At the same time she also had a love affair -- with the atomic bomb, which had just been used twice against Japan, killing over 200,000, mainly women and children.

I learned this in my research at the Truman Library concerning an MGM movie titled The Beginning or The End. This was the first Hollywood epic about the Bomb. The idea for the film came from atomic scientists and the first scripts raised questions about the use of the new weapon against Japan and all uses of nuclear energy in the future. By the time the Pentagon and the White House got through with it, the movie took a 180-degree turn. President Truman even got the actor playing him in the movie fired.

But there's also a fascinating sidebar: While the MGM film was being planned in late 1945 and early 1946, a second film was being developed by Hal Wallis -- and Ayn Rand wrote the script.

This film was to be titled Top Secret. The Hollywood trades compared the race to make the first atomic film to the U.S. vs. Germany race to make The Bomb. At the Truman Library, I discovered a 16-page outline by Rand from January 19, 1946. We follow the lead character, named John, during the rise of Hitler, early work on the physics of the Bomb abroad, his service in the Army and then his assignment -- to guard J. Robert Oppenheimer, the so-called Father of the Bomb, at Los Alamos. Much like the key scene in The Beginning or the End (which the White House rewrote), it shows Truman deciding to use the bomb against Japan as a last resort and strictly "to save American lives."

Oppenheimer, after Hiroshima, tells John at Los Alamos that "the achievement was not an accident -- only free men in voluntary co-operation could have done it -- so long as they're free, men do not have to fear those who preach slavery and violence." It ends with a classic Randism, "Man can harness the universe -- but nobody can harness man!" It does raise dark warnings about future threat, showing a clock ticking and the claim, "It's later than you think!"

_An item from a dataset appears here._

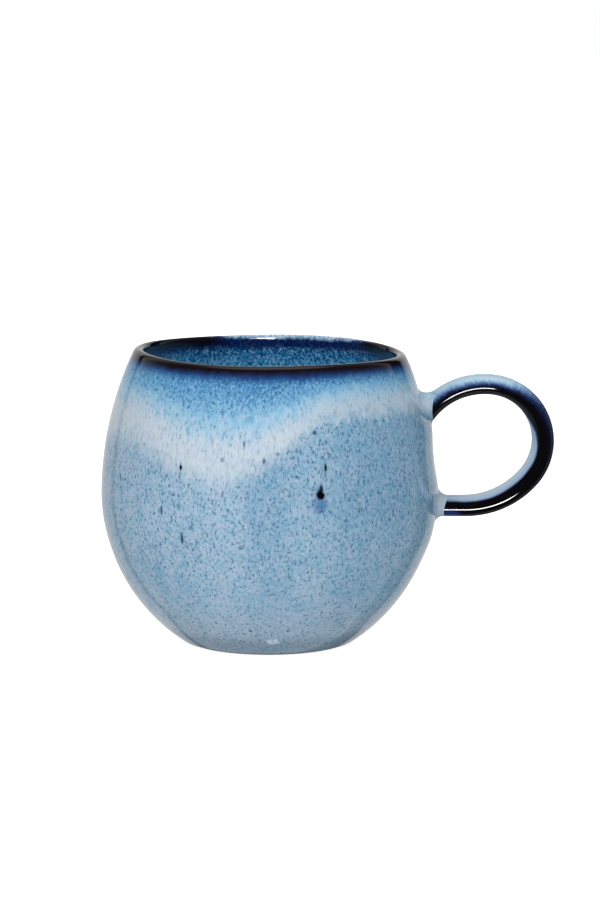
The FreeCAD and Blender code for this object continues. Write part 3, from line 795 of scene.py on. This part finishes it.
def handle_material():
    """Near-black glaze that breaks to cobalt and pale blue where it lies on top."""
    material, g, shader = new_material("handle_glaze")
    place, x, y, z = place_in_mm(g)
    normal = g.node("ShaderNodeNewGeometry").outputs["Normal"]
    off_x, off_z = g.add(x, -RING_MIDDLE[0]), g.add(z, -RING_MIDDLE[1])
    away = g.node("ShaderNodeCombineXYZ", {0: off_x, 2: off_z}).outputs[0]
    away = g.vector("NORMALIZE", away)[0]
    facing = g.dot(normal, away)
    rise = g.node("ShaderNodeSeparateXYZ", {0: away}).outputs[2]
    ring = g.math("ARCTAN2", off_z, off_x)

    # Cross streaks round the tube, and soft patches.
    across = {0: g.times(ring, 17.0), 1: g.times(facing, 0.9), 2: g.times(y, 0.1)}
    lines = g.node("ShaderNodeCombineXYZ", across).outputs[0]
    streaks = g.noise(lines, 1.7, 3.0, 0.65)
    soft = g.noise(place, 0.2, 2.0, 0.5)
    ragged = g.add(facing, g.uneven(streaks, 0.6))
    ragged = g.add(ragged, g.uneven(soft, 0.3))

    outwards = g.step(g.math("COSINE", ring), 0.3, 0.95)
    pale = g.add(g.add(g.times(rise, -0.46), 1.30), g.times(outwards, 0.9))
    dark = g.add(g.add(g.times(rise, -0.50), 0.22), g.times(outwards, 0.2))
    level = g.math("DIVIDE", g.math("SUBTRACT", ragged, dark), g.math("SUBTRACT", pale, dark))
    colour = g.ramp(
        level,
        (0.0, srgb(9, 6, 12)),
        (0.16, srgb(13, 13, 36)),
        (0.40, srgb(28, 42, 84)),
        (0.62, srgb(84, 112, 152)),
        (0.86, srgb(148, 180, 206)),
        (1.0, srgb(170, 194, 210)),
    )
    # A cobalt patch under the lower root.
    where, squeeze = (51.5, -3.0, 36.6), (0.3, 0.12, 0.45)
    squeezed = tuple(value * factor for value, factor in zip(where, squeeze))
    patch = g.distance(g.scaled(place, *squeeze), squeezed)
    colour = g.mix(g.step(patch, 1.3, 0.2, 0.0, 0.8), colour, srgb(34, 58, 124))
    # The inner side keeps a pale strip along the lower run, which thins out up the right.
    border = g.step(g.math("COSINE", g.add(ring, 1.4)), -0.85, 0.45, 1.14, 0.62)
    inner = g.math("SUBTRACT", g.times(facing, -1.0), border)
    inner = g.add(inner, g.uneven(soft, 0.12))
    colour = g.mix(g.step(inner, -0.14, -0.02), colour, srgb(52, 66, 110))
    colour = g.mix(g.step(inner, -0.08, 0.10), colour, srgb(150, 172, 198))
    colour = g.mix(g.step(inner, 0.10, 0.36), colour, srgb(190, 204, 214))
    g.feed(shader.inputs["Base Color"], colour)
    shader.inputs["Roughness"].default_value = 0.06
    shader.inputs["IOR"].default_value = 1.5
    return material


def clay_material():
    """Bare fired clay, with a painted shadow in dark grey round the foot's outer edge, where it meets
    the floor.
    """
    material, g, shader = new_material("fired_clay")
    place, x, y, z = place_in_mm(g)
    grain = g.noise(place, 2.4, 4.0, 0.6)
    tone = g.noise(place, 0.12, 2.0, 0.5)
    colour = g.mix(g.step(tone, 0.35, 0.65), srgb(206, 190, 166), srgb(184, 166, 142))
    colour = g.mix(g.step(grain, 0.60, 0.72, 0.0, 0.6), colour, srgb(120, 98, 78))
    radius = g.math("SQRT", g.add(g.times(x, x), g.times(y, y)))
    # Painted shadow: dark grey round the foot's outer edge, low down, where the cup meets the floor.
    painted_foot_shadow = g.times(g.step(radius, 21.1, 21.8), g.step(z, 3.5, 2.5))
    colour = g.mix(g.times(painted_foot_shadow, 0.9), colour, srgb(74, 76, 82))
    g.feed(shader.inputs["Base Color"], colour)
    g.feed(shader.inputs["Roughness"], g.step(grain, 0.3, 0.7, 0.75, 0.92))
    relief = g.node("ShaderNodeBump", {"Strength": 0.4, "Distance": 0.0001, "Height": grain})
    g.feed(shader.inputs["Normal"], relief.outputs[0])
    return material


def dress(piece, material):
    """Gives a piece one material."""
    piece.data.materials.clear()
    piece.data.materials.append(material)


outer_glaze = glaze_material("body_glaze", 0.0)
fired_clay = clay_material()
for piece in (body, lower_collar, upper_collar):
    dress(piece, outer_glaze)
dress(rim, glaze_material("rim_glaze", None))
dress(inside, glaze_material("inner_glaze", 1.0))
dress(handle, handle_material())
dress(clay, fired_clay)
for node in ("stoneware_cup", "stoneware_handle", "upper_slip_joint", "lower_slip_joint"):
    dress(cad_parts[node], fired_clay)
for node in ("body_glaze", "base_glaze", "rim_glaze", "inner_glaze"):
    dress(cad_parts[node], outer_glaze)
dress(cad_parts["handle_glaze"], handle.data.materials[0])


# ---- Floor, light and camera ----

bpy.ops.mesh.primitive_circle_add(vertices=96, radius=3.0, fill_type="NGON", location=(0, 0, 0))
floor = bpy.context.object
floor.name = "floor"
floor.visible_glossy = False
floor.visible_diffuse = False
material, g, shader = new_material("pale_floor")
tone = g.noise(place_in_mm(g)[0], 0.01, 2.0, 0.5)
g.feed(shader.inputs["Base Color"], g.mix(tone, (0.80, 0.80, 0.80, 1), (0.84, 0.84, 0.84, 1)))
shader.inputs["Roughness"].default_value = 0.9
shader.inputs["Specular IOR Level"].default_value = 0.1
shader.inputs["Emission Color"].default_value = (1, 1, 1, 1)
shader.inputs["Emission Strength"].default_value = 0.85
dress(floor, material)

ELEVATION = math.radians(9.12)
LOOKING = (0, math.cos(ELEVATION), -math.sin(ELEVATION))

world = bpy.data.worlds.new("studio")
bpy.context.scene.world = world
world.use_nodes = True
w = Graph(world.node_tree)
background = world.node_tree.nodes["Background"]
direction = w.node("ShaderNodeTexCoord").outputs["Generated"]
ways = w.node("ShaderNodeLightPath").outputs


def toward(x, y, z):
    """How far the looked-at direction points a way, 1 at most."""
    aim = Vector((x, y, z)).normalized()
    return w.dot(direction, tuple(aim))


# What the gloss mirrors: a white backdrop, a dark gap beside it, wider at the right, grey sides
# and a dim front. Low down, the backdrop ends sooner.
ahead = toward(*LOOKING)
split = w.node("ShaderNodeSeparateXYZ", {0: direction}).outputs
under = w.math("SUBTRACT", w.times(split[2], -1.0), w.math("ABSOLUTE", split[0]))
ahead = w.add(ahead, w.step(under, 0.15, 0.40, 0.0, -0.2))


def surroundings(gap_start, gap_end):
    """Greys from straight behind the camera to straight ahead, with the black gap."""
    return w.ramp(
        ahead,
        (0.0, (0.04, 0.04, 0.04, 1)),
        (0.30, (0.10, 0.10, 0.11, 1)),
        (gap_start - 0.02, (0.42, 0.43, 0.45, 1)),
        (gap_start, (0.0, 0.0, 0.0, 1)),
        (gap_end, (0.0, 0.0, 0.0, 1)),
        (gap_end + 0.02, (0.46, 0.47, 0.48, 1)),
        (0.90, (0.66, 0.66, 0.67, 1)),
        (1.0, (0.80, 0.80, 0.80, 1)),
    )


at_right = w.step(toward(1, 0, 0), -0.05, 0.15)
mirrored = w.mix(at_right, surroundings(0.67, 0.73), surroundings(0.53, 0.77))
ceiling = w.step(toward(0, 0.1, 1), 0.86, 0.97)
mirrored = w.mix(ceiling, mirrored, (1.0, 1.0, 1.0, 1))
# What lights the colour: a soft front light, the bounce from a table, a lit ceiling and two dimmer
# lights behind. Each has its direction, where it starts and is full, and its strength.
LIGHTS = [
    ((0, -0.62, -0.78), 0.0, 1.0, 0.80),
    ((0, -0.2, 1), 0.45, 0.95, 0.85),
    ((0.5, 0.85, 0.15), 0.1, 1.0, 0.60),
    ((-0.5, 0.85, 0.15), 0.3, 1.0, 0.30),
]
lit = w.step(toward(-0.20, -0.9, 0.4), 0.0, 1.0, 0.08, 1.10)
for way, start, full, strength in LIGHTS:
    lit = w.add(lit, w.step(toward(*way), start, full, 0.0, strength))
shown = w.mix(ways["Is Diffuse Ray"], (1.0, 1.0, 1.0, 1.0), lit)
shown = w.mix(ways["Is Glossy Ray"], shown, mirrored)
w.feed(background.inputs["Color"], shown)
background.inputs["Strength"].default_value = 1.0


def soft_light(name, where, aim, size, power, pieces):
    """A softbox that is only mirrored in some pieces, and that only the handle can block. In metres."""
    data = bpy.data.lights.new(name, "AREA")
    data.shape = "RECTANGLE"
    data.size, data.size_y = size
    data.energy = power
    light = bpy.data.objects.new(name, data)
    light.location = where
    light.rotation_euler = (Vector(aim) - Vector(where)).to_track_quat("-Z", "Y").to_euler()
    light.visible_camera = False
    light.visible_diffuse = False
    bpy.context.scene.collection.objects.link(light)
    receivers = bpy.data.collections.new(name + "_lights")
    for piece in pieces:
        receivers.objects.link(piece)
    light.light_linking.receiver_collection = receivers
    stops = bpy.data.collections.new(name + "_stops")
    stops.objects.link(handle)
    light.light_linking.blocker_collection = stops


# White glints: on the handle, on the back of the rim and above the foot. The floor doesn't stop
# those from below the table.
soft_light("handle_glint", (0.118, -0.208, -0.151), (0.0615, 0, 0.057), (0.13, 0.05), 0.85, [handle])
soft_light(
    "rim_glint", (0.0012, -0.0055, 0.0915), (0.001, 0.038, 0.0812), (0.008, 0.012), 0.018, [rim, inside]
)
soft_light("foot_glint", (0.007, 0.030, -0.19), (0, 0, 0.005), (0.018, 0.022), 0.003, [body])

# Camera, in metres and degrees. It is turned a little away from the cup's middle, which lies
# to the left of the image's middle and below it.
SENSOR_HEIGHT = 36.0
LENS = 168.48
DISTANCE = 1.2
TARGET = Vector((0, 0, 0.042))
YAW = math.radians(0.427126)
PITCH = math.radians(0.610751)

camera_data = bpy.data.cameras.new("camera")
camera_data.sensor_fit = "VERTICAL"
camera_data.sensor_height = SENSOR_HEIGHT
camera_data.lens = LENS
camera_data.clip_end = 20
camera = bpy.data.objects.new("camera", camera_data)
camera.location = TARGET + DISTANCE * Vector((0, -math.cos(ELEVATION), math.sin(ELEVATION)))
looking = (TARGET - camera.location).to_track_quat("-Z", "Y").to_matrix()
turn = Matrix.Rotation(-YAW, 3, "Y") @ Matrix.Rotation(PITCH, 3, "X")
camera.rotation_euler = (looking @ turn).to_euler()
bpy.context.scene.collection.objects.link(camera)
bpy.context.scene.camera = camera
bpy.context.scene.view_settings.view_transform = "Standard"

But a month later, a 65-page section of a script (obviously sent to the White House for approval) has merged The Beginning or the End and Top Secret and included some of Rand's writings. MGM had made a deal with Wallis to make sure there was no rival project. Variety reported on March 20, 1946, that in a deal "without precedent" Wallis transferred all his materials, including Rand's work, to MGM, for share of the gross.

How did this all start? From Rand's own papers and journals, we learn that when she accepted the assignment from Wallis she said she'd only do it if she could express her own political and philosophical views, which might clash with the studio's. She then interviewed many of the leading figures in the Bomb's development, including Oppenheimer.

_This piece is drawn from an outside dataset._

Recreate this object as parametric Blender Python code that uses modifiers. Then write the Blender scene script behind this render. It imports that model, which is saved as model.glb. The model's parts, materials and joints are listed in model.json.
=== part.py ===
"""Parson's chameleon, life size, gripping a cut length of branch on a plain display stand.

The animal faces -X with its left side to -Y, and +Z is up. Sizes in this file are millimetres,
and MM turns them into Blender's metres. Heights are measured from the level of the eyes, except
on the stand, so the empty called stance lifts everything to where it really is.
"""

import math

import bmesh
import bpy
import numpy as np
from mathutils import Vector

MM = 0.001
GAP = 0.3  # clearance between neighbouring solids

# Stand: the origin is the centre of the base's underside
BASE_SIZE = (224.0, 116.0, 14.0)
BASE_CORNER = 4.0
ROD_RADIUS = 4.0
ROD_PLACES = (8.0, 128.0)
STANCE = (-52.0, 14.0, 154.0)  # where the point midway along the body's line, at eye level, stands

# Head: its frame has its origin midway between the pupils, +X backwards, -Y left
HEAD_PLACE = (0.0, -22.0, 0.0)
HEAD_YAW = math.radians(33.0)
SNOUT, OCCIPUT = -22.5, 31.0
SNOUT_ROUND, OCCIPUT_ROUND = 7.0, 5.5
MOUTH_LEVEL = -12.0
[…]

Many years later she revealed that the character Robert Stadler in Atlas Shrugged was based on Oppenheimer. The papers also show that after MGM bought out Wallis, Rand was then free to work full-time on Atlas Shrugged.

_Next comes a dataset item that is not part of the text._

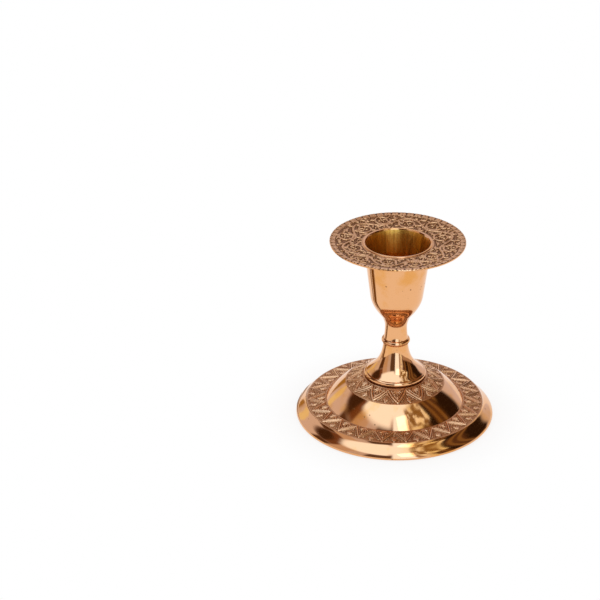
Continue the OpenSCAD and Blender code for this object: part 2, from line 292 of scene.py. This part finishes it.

She also wrote for Wallis an amazing and quite lengthy memo, An Analysis of the Proper Approach to a Picture on the Atomic Bomb.

Rand's memo opens with the astounding claim that it was not the bomb itself, a mere "inanimate" object, but a bad movie about it that could turn out to be the "greatest moral crime in the history of civilization." After all, whether the Bomb is used again depends on the "thinking of men," and movies were now the most influential elements in all of society. So she aimed for an "immortal achievement" that would prevent the result of "millions of charred bodies -- those of our children."

The real danger was posed by the world's decline into "Statism" at the expense of "free enterprise." And "Statism leads to war." Now, with the atomic bomb in the world and Statism on the march our days were literally numbered -- unless the "trend" to Statism was "reversed." Because: "An atomic bomb is safe only in a free society."

But does that mean Rand hated the Bomb? Hardly. In fact, she extols its creation as "an eloquent example of, argument for and tribute to free enterprise." As evidence she cites the fact that despite its massive state power, Germany could not create the weapon but the United States did.

But doesn't the United States have its own form of Statism? "Our government seems to have acted properly in regard to the atomic bomb," but don't give the White House and Washington too much credit -- it was the individual scientists who pulled it off, as if with the help of God. In fact, she argued, the film "must show clearly" that it was the scientists and the military who ran the bomb project, "not the government." And it was the industrialists who supplied the materials. If the film showed President Roosevelt in a "favorable" light, it must do the same for DuPont.

If the studio followed her script, "the general tone of our picture will be that of a tribute to America -- an epic of the American spirit."